Write out all the data again, exactly as it stands.

__DATA EXTRACT__:
>> begin

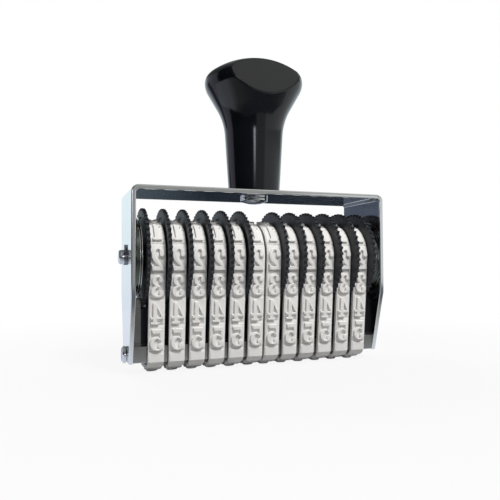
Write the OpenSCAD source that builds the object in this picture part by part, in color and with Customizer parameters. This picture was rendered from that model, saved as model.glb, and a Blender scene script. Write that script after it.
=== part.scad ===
// Hand numbering machine. Twelve rubber number bands run side by side, each over its own
// toothed wheel and round one common platen bar. A bent steel frame carries the axle and
// the platen, and a moulded knob handle stands on top of it.
// Millimetres. The origin is the middle of the printing face. X runs along the row of
// bands, Y to the back and Z up.

/* [Bands] */
// Width of one rubber band
band_w = 4.1; // [3.6:0.1:5]
// Thickness of a band's backing
band_t = 1.1; // [0.8:0.1:1.4]
// Height of the raised type above the backing
type_relief = 0.75; // [0.4:0.05:1]
// Width of one type block
type_w = 3.6; // [2.8:0.1:3.6]
// Gap between one type block and the next, along the band
type_gap = 0.9; // [0.5:0.1:1.6]
// Gap between a band and the neighbouring wheel
band_gap = 0.2; // [0.15:0.05:0.5]
// Gap between the two middle bands
middle_gap = 0.6; // [0.5:0.1:1.5]
// Inside radius of a band where it turns under the platen
band_turn_r = 1.5; // [1.3:0.1:1.7]

/* [Band wheels] */
// Radius of a wheel over its teeth
wheel_r = 12.8; // [11.8:0.1:14]
// Depth of the finger notches between the teeth
notch_depth = 0.7; // [0.4:0.05:1]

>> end

__OUTPUT FOR THIS TASK__:
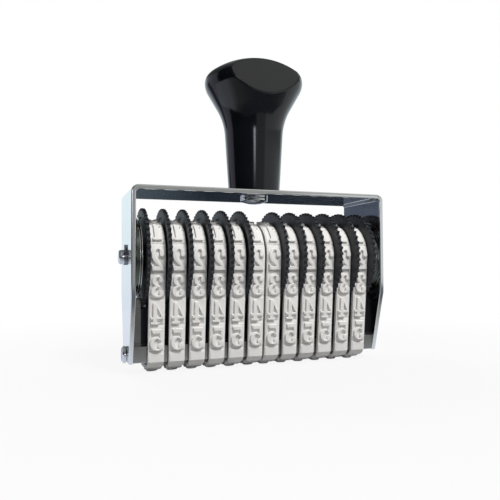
Write the OpenSCAD source that builds the object in this picture part by part, in color and with Customizer parameters. This picture was rendered from that model, saved as model.glb, and a Blender scene script. Write that script after it.
=== part.scad ===
// Hand numbering machine. Twelve rubber number bands run side by side, each over its own
// toothed wheel and round one common platen bar. A bent steel frame carries the axle and
// the platen, and a moulded knob handle stands on top of it.
// Millimetres. The origin is the middle of the printing face. X runs along the row of
// bands, Y to the back and Z up.

/* [Bands] */
// Width of one rubber band
band_w = 4.1; // [3.6:0.1:5]
// Thickness of a band's backing
band_t = 1.1; // [0.8:0.1:1.4]
// Height of the raised type above the backing
type_relief = 0.75; // [0.4:0.05:1]
// Width of one type block
type_w = 3.6; // [2.8:0.1:3.6]
// Gap between one type block and the next, along the band
type_gap = 0.9; // [0.5:0.1:1.6]
// Gap between a band and the neighbouring wheel
band_gap = 0.2; // [0.15:0.05:0.5]
// Gap between the two middle bands
middle_gap = 0.6; // [0.5:0.1:1.5]
// Inside radius of a band where it turns under the platen
band_turn_r = 1.5; // [1.3:0.1:1.7]

/* [Band wheels] */
// Radius of a wheel over its teeth
wheel_r = 12.8; // [11.8:0.1:14]
// Depth of the finger notches between the teeth
notch_depth = 0.7; // [0.4:0.05:1]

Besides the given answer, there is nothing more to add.